== Supplied information ==
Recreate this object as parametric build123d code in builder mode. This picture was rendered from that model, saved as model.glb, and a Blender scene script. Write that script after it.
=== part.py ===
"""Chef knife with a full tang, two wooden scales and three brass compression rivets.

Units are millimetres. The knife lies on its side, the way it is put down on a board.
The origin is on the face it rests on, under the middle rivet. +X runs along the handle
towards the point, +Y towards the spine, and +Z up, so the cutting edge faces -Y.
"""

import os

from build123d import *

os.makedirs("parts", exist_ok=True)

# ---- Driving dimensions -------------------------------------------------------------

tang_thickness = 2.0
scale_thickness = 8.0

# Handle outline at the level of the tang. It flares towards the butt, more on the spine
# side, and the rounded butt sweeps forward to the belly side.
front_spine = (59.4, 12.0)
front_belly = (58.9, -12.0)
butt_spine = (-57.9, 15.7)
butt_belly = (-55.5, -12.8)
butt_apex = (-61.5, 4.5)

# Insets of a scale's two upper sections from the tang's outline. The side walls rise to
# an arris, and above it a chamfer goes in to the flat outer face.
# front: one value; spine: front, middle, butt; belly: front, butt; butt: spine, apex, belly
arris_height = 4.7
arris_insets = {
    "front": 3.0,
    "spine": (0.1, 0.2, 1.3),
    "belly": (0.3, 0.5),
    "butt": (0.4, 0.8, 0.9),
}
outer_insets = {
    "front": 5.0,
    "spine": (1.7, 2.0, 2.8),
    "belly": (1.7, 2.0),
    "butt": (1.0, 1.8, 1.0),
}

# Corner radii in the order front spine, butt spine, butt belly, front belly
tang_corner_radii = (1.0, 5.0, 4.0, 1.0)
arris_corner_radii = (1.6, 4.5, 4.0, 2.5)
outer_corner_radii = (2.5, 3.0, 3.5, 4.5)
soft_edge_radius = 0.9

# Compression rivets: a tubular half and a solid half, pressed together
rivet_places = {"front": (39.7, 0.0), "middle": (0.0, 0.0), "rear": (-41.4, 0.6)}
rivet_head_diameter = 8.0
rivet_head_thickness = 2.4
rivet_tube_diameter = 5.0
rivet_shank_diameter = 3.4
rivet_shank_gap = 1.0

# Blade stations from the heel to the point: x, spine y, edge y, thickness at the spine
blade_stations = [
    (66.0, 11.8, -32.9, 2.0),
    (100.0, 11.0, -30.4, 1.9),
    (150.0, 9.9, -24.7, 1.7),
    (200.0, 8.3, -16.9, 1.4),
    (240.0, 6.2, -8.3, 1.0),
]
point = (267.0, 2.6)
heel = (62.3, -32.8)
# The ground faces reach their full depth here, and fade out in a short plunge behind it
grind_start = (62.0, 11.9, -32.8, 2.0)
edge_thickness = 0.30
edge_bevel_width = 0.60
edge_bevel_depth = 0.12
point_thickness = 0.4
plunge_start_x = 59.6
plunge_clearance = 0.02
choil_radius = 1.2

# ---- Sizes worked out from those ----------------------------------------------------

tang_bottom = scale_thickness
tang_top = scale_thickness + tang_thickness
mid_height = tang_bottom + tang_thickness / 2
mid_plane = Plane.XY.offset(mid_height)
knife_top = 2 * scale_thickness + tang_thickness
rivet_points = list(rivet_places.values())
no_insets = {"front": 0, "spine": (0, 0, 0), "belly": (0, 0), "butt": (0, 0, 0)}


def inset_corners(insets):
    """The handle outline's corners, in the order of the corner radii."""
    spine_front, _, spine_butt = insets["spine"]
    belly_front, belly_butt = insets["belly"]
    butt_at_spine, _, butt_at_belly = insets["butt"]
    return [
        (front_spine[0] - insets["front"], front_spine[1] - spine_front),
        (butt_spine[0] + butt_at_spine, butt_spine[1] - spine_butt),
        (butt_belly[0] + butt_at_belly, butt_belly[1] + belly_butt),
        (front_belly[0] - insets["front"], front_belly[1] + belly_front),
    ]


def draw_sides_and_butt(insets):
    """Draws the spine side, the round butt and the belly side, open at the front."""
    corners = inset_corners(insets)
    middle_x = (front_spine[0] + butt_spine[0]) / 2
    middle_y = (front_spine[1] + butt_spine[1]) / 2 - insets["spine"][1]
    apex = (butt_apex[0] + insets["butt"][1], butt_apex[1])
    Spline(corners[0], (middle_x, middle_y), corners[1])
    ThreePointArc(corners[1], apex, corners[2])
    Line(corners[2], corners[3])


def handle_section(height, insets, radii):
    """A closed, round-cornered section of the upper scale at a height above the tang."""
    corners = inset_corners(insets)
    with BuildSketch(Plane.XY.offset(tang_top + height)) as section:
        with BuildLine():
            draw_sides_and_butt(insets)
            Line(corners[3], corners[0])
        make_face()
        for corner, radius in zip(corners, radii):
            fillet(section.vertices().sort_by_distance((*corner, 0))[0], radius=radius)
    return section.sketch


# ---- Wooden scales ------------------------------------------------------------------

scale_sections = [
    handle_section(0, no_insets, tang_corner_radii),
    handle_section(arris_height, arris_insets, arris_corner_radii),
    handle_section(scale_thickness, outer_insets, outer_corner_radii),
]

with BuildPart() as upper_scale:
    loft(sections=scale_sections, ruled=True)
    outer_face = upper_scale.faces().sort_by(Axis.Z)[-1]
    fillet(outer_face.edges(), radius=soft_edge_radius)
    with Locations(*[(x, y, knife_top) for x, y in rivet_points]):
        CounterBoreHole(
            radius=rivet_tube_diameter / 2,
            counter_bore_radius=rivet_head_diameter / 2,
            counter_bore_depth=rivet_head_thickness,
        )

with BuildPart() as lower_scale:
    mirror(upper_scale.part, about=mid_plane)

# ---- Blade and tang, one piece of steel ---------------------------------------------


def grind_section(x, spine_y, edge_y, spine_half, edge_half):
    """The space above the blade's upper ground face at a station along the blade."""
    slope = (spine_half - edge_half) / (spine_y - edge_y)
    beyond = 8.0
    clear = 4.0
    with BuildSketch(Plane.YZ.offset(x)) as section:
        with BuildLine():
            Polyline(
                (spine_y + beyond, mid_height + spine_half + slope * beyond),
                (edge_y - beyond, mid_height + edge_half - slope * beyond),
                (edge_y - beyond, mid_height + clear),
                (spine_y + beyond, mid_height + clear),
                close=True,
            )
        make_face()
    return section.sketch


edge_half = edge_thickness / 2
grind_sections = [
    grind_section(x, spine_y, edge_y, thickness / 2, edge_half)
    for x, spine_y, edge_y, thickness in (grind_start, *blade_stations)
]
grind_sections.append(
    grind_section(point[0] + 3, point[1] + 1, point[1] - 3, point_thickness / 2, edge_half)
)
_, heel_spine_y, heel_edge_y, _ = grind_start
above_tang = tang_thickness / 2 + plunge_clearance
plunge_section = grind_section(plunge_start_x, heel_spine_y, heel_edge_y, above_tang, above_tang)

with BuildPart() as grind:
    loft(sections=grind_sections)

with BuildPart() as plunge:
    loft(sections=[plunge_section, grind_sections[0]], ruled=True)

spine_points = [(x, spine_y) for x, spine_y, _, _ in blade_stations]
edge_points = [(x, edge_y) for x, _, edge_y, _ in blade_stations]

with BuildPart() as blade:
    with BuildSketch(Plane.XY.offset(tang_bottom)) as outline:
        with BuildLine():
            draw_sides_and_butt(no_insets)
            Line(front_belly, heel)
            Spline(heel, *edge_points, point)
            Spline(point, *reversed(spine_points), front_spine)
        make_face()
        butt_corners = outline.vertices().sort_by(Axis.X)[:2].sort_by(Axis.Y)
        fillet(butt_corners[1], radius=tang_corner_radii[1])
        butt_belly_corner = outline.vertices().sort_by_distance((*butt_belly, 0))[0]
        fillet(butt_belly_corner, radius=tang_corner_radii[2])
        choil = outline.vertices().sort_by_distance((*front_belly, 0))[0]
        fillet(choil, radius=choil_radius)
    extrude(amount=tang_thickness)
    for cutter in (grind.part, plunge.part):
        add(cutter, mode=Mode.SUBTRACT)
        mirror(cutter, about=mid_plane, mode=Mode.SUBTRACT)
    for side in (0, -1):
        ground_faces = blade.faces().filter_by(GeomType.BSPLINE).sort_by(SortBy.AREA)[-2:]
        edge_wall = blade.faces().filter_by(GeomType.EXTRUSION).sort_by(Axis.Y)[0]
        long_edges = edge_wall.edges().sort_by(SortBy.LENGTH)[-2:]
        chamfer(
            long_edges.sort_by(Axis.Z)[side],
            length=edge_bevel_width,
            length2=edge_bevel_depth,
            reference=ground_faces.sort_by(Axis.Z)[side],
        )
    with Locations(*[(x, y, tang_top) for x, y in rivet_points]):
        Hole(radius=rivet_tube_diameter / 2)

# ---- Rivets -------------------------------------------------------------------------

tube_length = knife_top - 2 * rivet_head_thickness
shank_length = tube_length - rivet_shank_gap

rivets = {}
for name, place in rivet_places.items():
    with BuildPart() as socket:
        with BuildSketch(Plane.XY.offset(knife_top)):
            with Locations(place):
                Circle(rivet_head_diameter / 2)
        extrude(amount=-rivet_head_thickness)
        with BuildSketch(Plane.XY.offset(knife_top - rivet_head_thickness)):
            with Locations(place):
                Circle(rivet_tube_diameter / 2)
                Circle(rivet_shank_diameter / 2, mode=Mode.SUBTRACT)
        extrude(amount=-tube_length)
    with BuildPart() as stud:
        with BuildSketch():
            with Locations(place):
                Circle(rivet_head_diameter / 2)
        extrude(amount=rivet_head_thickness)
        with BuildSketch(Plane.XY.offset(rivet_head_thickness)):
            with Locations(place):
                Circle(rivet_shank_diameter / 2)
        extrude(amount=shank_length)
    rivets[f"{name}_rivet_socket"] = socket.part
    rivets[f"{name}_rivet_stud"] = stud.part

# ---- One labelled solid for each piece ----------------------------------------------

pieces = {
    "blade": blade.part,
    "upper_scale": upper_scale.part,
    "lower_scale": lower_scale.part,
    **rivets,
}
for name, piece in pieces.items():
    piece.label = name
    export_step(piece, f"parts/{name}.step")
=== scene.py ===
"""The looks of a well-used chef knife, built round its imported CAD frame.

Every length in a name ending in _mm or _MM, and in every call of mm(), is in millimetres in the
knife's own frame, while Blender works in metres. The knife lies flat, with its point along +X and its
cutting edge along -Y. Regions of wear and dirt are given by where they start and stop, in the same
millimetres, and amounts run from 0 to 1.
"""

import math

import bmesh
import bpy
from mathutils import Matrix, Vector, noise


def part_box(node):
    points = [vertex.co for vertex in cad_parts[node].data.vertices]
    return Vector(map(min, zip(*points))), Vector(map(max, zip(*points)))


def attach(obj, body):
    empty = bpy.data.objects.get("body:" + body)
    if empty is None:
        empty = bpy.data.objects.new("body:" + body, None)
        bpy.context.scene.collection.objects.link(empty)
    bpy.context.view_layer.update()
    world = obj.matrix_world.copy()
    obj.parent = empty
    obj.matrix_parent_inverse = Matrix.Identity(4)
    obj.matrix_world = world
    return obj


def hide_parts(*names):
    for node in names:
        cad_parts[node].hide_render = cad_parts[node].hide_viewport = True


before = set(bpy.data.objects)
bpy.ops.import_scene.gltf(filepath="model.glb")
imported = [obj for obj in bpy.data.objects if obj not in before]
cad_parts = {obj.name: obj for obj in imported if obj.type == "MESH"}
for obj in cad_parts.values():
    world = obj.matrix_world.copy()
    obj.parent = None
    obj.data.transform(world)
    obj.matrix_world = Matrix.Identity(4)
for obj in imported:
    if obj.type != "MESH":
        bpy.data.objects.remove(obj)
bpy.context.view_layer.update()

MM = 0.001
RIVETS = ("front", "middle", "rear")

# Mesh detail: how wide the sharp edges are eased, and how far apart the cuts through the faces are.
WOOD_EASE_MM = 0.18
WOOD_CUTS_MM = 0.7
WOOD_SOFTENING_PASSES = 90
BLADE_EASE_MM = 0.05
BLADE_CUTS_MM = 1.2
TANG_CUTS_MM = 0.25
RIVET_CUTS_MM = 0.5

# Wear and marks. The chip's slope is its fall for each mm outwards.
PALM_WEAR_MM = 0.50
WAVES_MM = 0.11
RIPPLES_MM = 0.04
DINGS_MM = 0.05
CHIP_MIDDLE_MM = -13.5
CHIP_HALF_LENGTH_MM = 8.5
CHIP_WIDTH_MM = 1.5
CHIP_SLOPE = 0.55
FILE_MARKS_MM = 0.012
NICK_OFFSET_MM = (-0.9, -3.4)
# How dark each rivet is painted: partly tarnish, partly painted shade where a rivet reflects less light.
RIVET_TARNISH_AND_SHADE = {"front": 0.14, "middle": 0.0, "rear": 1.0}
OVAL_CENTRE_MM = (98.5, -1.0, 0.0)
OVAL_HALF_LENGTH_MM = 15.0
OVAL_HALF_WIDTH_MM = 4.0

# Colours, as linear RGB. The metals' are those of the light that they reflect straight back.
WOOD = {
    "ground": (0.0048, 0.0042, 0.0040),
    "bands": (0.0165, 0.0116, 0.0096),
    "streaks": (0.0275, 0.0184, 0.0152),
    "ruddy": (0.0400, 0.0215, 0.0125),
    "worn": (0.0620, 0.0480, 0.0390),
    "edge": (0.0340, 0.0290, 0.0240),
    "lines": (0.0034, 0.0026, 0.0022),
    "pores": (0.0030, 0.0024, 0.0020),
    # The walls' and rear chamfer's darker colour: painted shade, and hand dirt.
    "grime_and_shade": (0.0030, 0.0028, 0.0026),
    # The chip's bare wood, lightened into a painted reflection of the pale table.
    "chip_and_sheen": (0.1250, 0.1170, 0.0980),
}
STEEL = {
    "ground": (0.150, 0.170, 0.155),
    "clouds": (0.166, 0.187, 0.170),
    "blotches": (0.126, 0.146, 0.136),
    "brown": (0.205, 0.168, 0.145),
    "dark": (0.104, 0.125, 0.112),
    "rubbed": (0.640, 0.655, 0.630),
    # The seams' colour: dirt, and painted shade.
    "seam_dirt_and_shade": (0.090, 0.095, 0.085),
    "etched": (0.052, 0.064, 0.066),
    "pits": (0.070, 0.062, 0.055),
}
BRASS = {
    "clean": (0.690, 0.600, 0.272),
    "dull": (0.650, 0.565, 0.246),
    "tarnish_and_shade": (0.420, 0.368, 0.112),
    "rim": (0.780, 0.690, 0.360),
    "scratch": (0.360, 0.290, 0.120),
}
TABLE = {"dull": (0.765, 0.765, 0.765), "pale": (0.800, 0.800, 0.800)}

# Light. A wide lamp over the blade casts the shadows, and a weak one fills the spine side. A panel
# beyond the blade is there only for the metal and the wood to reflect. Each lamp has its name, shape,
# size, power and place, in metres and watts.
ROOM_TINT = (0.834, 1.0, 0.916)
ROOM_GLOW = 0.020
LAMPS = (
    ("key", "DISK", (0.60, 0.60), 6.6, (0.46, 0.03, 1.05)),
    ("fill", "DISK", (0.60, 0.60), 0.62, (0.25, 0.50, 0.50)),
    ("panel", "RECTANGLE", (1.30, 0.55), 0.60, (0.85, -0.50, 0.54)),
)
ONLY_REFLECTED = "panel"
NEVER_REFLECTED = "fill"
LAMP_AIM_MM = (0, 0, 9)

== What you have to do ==
Which lines above run from the one containing "# ---- One labelled" down to the one containing "from mathutils import Matrix, Vector, noise"? Repeat exactly those, both ends included, and nothing else.

== The result ==
# ---- One labelled solid for each piece ----------------------------------------------

pieces = {
    "blade": blade.part,
    "upper_scale": upper_scale.part,
    "lower_scale": lower_scale.part,
    **rivets,
}
for name, piece in pieces.items():
    piece.label = name
    export_step(piece, f"parts/{name}.step")
=== scene.py ===
"""The looks of a well-used chef knife, built round its imported CAD frame.

Every length in a name ending in _mm or _MM, and in every call of mm(), is in millimetres in the
knife's own frame, while Blender works in metres. The knife lies flat, with its point along +X and its
cutting edge along -Y. Regions of wear and dirt are given by where they start and stop, in the same
millimetres, and amounts run from 0 to 1.
"""

import math

import bmesh
import bpy
from mathutils import Matrix, Vector, noise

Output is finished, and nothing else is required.